Abstract

Background: Tumor microenvironment(TME) reflects the intertwined crosstalk between cancer cells and tumor-infiltrating immune cells, affecting the efficiency of immunotherapy. Metabolic reprogramming, one of the major hallmarks of hepatocellular carcinoma(HCC), is unclear in the aspect of reshaping TME. In this study, we report the vital role of SLC1A5, the major glutamine transporter of tumor cells, in HCC progression and the formation of immunosuppressive TME.

Methods: TCGA-LIHC cohort was obtained to analyze the expression level of SLC1A5 and its correlation with overall survival(OS) and SLC1A5 expression was further detected in our HCC cohort(metastatic vs non-metastatic patients) by qRT-PCR. The functions of SLC1A5 on HCC were investigated by gain-of-function and loss-of-function assays both in vitro and in vivo. Flow cytometry analysis, bioinformatics analysis, co-immunoprecipitation, qRT-PCR, Western blotting, and Oil Red O staining were performed to explore the mechanisms of SLC1A5 on HCC progression.

Results: We found that the expression of SLC1A5 was significantly upregulated in HCC compared with non-tumor tissues among 2 cohorts. Metastatic patients in our cohort markedly upregulated SLC1A5 in the tumor than in the paired non-tumor tissues, while the paired specimens of non-metastatic patients presented identical levels of SLC1A5 expression. And high expression of SLC1A5 predicted poor OS. SLC1A5 overexpression potentiated cellular proliferation and migration, whereas its knock-down significantly attenuated them both in vitro and in vivo. Besides, SLC1A5-overexpression enhanced the infiltration of Tregs, drove CD8⁺ T cells exhaustion and macrophage M2 polarization. Mechanistically, we found that SLC1A5 directly binds to lipid synthesis enzymes that engage in fatty acid elongation. SLC1A5 knockdown not only reduced lipid droplets but also decreased the expression of lipid synthesis and elongation-related genes, which is associated with poor survival. Finally, blocking SLC1A5 by GPNA effectively inhibits tumor growth and reduces Tregs infiltration.

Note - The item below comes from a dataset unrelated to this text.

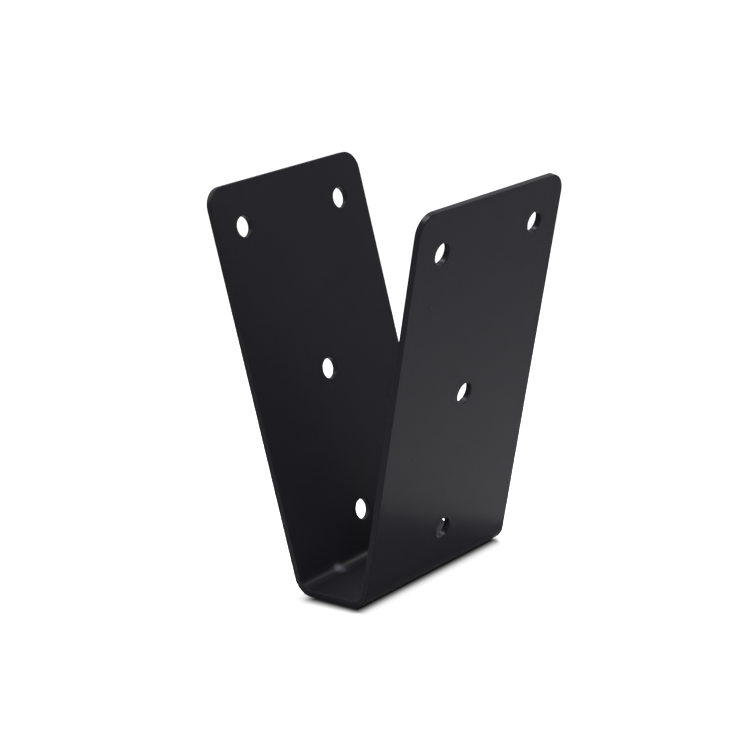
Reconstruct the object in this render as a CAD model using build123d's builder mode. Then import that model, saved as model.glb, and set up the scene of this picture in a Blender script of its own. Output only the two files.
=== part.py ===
"""U bracket, folded from one strip of steel sheet.

A narrow web joins two equal flanges that lean outwards, so the bracket is open like a V.
Each flange has rounded top corners and four round screw holes, punched square to its face.

Frame: X across the folds, Y along them, Z up. The origin is on the web's underside, in the
middle of the bracket. All sizes are in millimetres.
"""

from build123d import *
from math import cos, radians, sin
import os

# The strip and its two folds
SHEET = 3.0  # thickness, coating included
STRIP_WIDTH = 100.0  # along the folds
WEB_WIDTH = 37.0  # under the web, between the sharp corners that the folds round off
FLANGE_LENGTH = 180.0  # up the outer face, from that sharp corner to the top edge
FLANGE_LEAN = 13.0  # degrees outwards from upright
BEND_RADIUS = 6.0  # inside each fold
CORNER_RADIUS = 9.0  # top corners of each flange
EDGE_ROUND = 0.4  # on the strip's cut edges, where the coating wraps over them

# The screw holes of each flange, placed along its outer face
HOLE_DIAMETER = 9.3
HOLE_BREAK = 0.3  # chamfer round both ends of a hole
TOP_PAIR_SPACING = 65.0  # between the two upper holes
TOP_PAIR_DROP = 19.5  # from the top edge down to the upper holes
MIDDLE_HOLE_RISE = 89.0  # from the sharp corner up to the middle hole
LOWER_HOLE_RISE = 23.5  # from the sharp corner up to the lower hole

# The section's outer line turns at these points, given as (X, Z)
lean = radians(FLANGE_LEAN)
top_x = WEB_WIDTH / 2 + FLANGE_LENGTH * sin(lean)
top_z = FLANGE_LENGTH * cos(lean)
section_corners = [(-top_x, top_z), (-WEB_WIDTH / 2, 0), (WEB_WIDTH / 2, 0), (top_x, top_z)]

# Each flange's outer face, with its own y running up the flange from the sharp corner
flange_faces = [
    Plane(origin=(side * WEB_WIDTH / 2, 0, 0), x_dir=(0, side, 0), z_dir=(side * cos(lean), 0, -sin(lean)))
    for side in (1, -1)
]

with BuildPart() as u_bracket:
    # The folded strip: its outer line, thickened inwards, as wide as the strip
    with BuildSketch(Plane.XZ):
        with BuildLine():
            FilletPolyline(*section_corners, radius=BEND_RADIUS + SHEET)
            offset(amount=SHEET, side=Side.LEFT)
        make_face()
    extrude(amount=STRIP_WIDTH / 2, both=True)

    # Rounded top corners: their edges run square through the flanges
    for face in flange_faces:
        fillet(u_bracket.edges().filter_by(Axis((0, 0, 0), face.z_dir)), radius=CORNER_RADIUS)

    # The strip's outline on both of its skins. The fold lines, and the seams between a rounded
    # corner and the straight edges beside it, are smooth already.
    outline = u_bracket.edges() - u_bracket.edges().filter_by(Axis.Y).sort_by(Axis.Z)[:-4]
    for face in flange_faces:
        outline -= outline.filter_by(Axis((0, 0, 0), face.z_dir))
    fillet(outline, radius=EDGE_ROUND)

    # Two upper holes side by side, and two more on the flange's centre line
    with BuildSketch(*flange_faces):
        with Locations(
            (-TOP_PAIR_SPACING / 2, FLANGE_LENGTH - TOP_PAIR_DROP),
            (TOP_PAIR_SPACING / 2, FLANGE_LENGTH - TOP_PAIR_DROP),
            (0, MIDDLE_HOLE_RISE),
            (0, LOWER_HOLE_RISE),
        ):
            Circle(HOLE_DIAMETER / 2)
    extrude(amount=-SHEET, mode=Mode.SUBTRACT)
    chamfer(u_bracket.edges(Select.LAST).filter_by(GeomType.CIRCLE), length=HOLE_BREAK)

u_bracket.part.label = "u_bracket"

os.makedirs("parts", exist_ok=True)
export_step(u_bracket.part, "parts/u_bracket.step")
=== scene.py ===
"""The finish of a folded steel U bracket, and the small studio it stands in.

The bracket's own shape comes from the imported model. This file gives it its satin black powder
coat, then adds the floor, the light and the camera. It is laid out as an add-on and run as a
script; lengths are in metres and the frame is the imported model's: X across the folds, Y along
them, Z up, with the origin on the underside of the web.
"""

from math import cos, radians, sin

import bmesh
import bpy
from bpy.props import FloatProperty, FloatVectorProperty, PointerProperty
from bpy.types import Operator, Panel, PropertyGroup
from mathutils import Matrix, Vector

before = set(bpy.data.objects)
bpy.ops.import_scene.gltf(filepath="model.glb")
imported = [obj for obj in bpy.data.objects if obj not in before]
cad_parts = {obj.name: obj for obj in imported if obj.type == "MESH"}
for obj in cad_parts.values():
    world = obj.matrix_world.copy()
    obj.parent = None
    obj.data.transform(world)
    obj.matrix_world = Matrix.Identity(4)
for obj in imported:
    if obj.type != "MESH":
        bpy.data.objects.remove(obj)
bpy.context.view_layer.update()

bl_info = {
    "name": "Folded U bracket",
    "version": (1, 0, 0),
    "blender": (4, 5, 0),
    "location": "3D View > Sidebar > Bracket",
    "description": "Powder coat and studio for a folded steel U bracket",
    "category": "3D View",
}

BRACKET = "u_bracket"
MILLIMETRE = 0.001
BLACK = (0.0, 0.0, 0.0, 1.0)
WHITE = (1.0, 1.0, 1.0, 1.0)

# The coat varies slowly across the bracket
FLOW_RATIO = 14  # how many ripples of the orange peel the slow change is across
FLOW_TINT = 1.12  # how much lighter it makes the colour at most
FLOW_ROUGHNESS = 0.08
GRAIN_ROUGHNESS = 0.06

# Specks that settled in the wet coat: where each lies on the bracket, and its radius, in mm
COAT_NIBS = [
    ((-45.6, 31.2, 130.8), 0.55),
    ((49.4, -35.0, 134.0), 0.5),
    ((33.7, -34.8, 65.7), 0.45),
]
NIB_HEIGHT = 0.12 * MILLIMETRE

# The contact shadow painted on the floor, round the place where the web stands: painted shadow, drawn from the
# distance to the web's footprint
FOOTPRINT = (0.0114, 0.0486, 0.0)  # half the size of its darkest part
FOOTPRINT_CENTRE = (0.0029, -0.0016, 0.0)  # a little to the side away from the softbox
CONTACT_NEAR = 0.007  # how far its close edge fades
CONTACT_FAR = 0.018  # and its wide, faint one
CONTACT_SHADOW_PAINT = (0.028, 0.025, 0.025, 1.0)

# Painted shade on the floor that only the coat's reflections see: dark beside the bracket, and on its right up
# to a straight edge
BESIDE_REACH = 0.06  # how near the bracket the floor has to be to darken
BESIDE_RAMP = (0.66, 0.86)  # from dark to open, as the bracket hides less of the room
RIGHT_RAMP = (0.010, 0.014)  # along X, where the right side begins
EDGE_NORMAL = (0.85, 0.527, 0.0)
EDGE_RAMP = (0.0542, 0.0572)  # distance of the edge from the origin
FADE_RAMP = (0.08, 0.24)  # where the floor past the edge grows fainter again
PAINTED_SHADE_PAPER = (0.3, 0.3, 0.3, 1.0)

# How far the floor is lifted towards white where it is seen
DIRECT_LIFT = 0.9
MIRRORED_LIFT = 0.5
# Painted light that only the coat's reflections see: brighter just past the edge, fainter again further off
EDGE_PAINTED_LIGHT = 0.17  # more of it just past the edge
FADE_OF_PAINTED_LIGHT = 0.27  # and how much is lost again further off


# ---------------------------------------------------------------- shader expressions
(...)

Conclusion: Our results reveal that SLC1A5 plays a pivotal role in the development of HCC by directly interacting with lipid metabolic enzymes to facilitate tumor cell proliferation and migration, thereby constructing an immunosuppressive TME. Hence, SLC1A5 may serve as a novel prognostic biomarker and therapeutic target in HCC, and SLC1A5 blockade holds the promise to counteract immunotherapy resistance.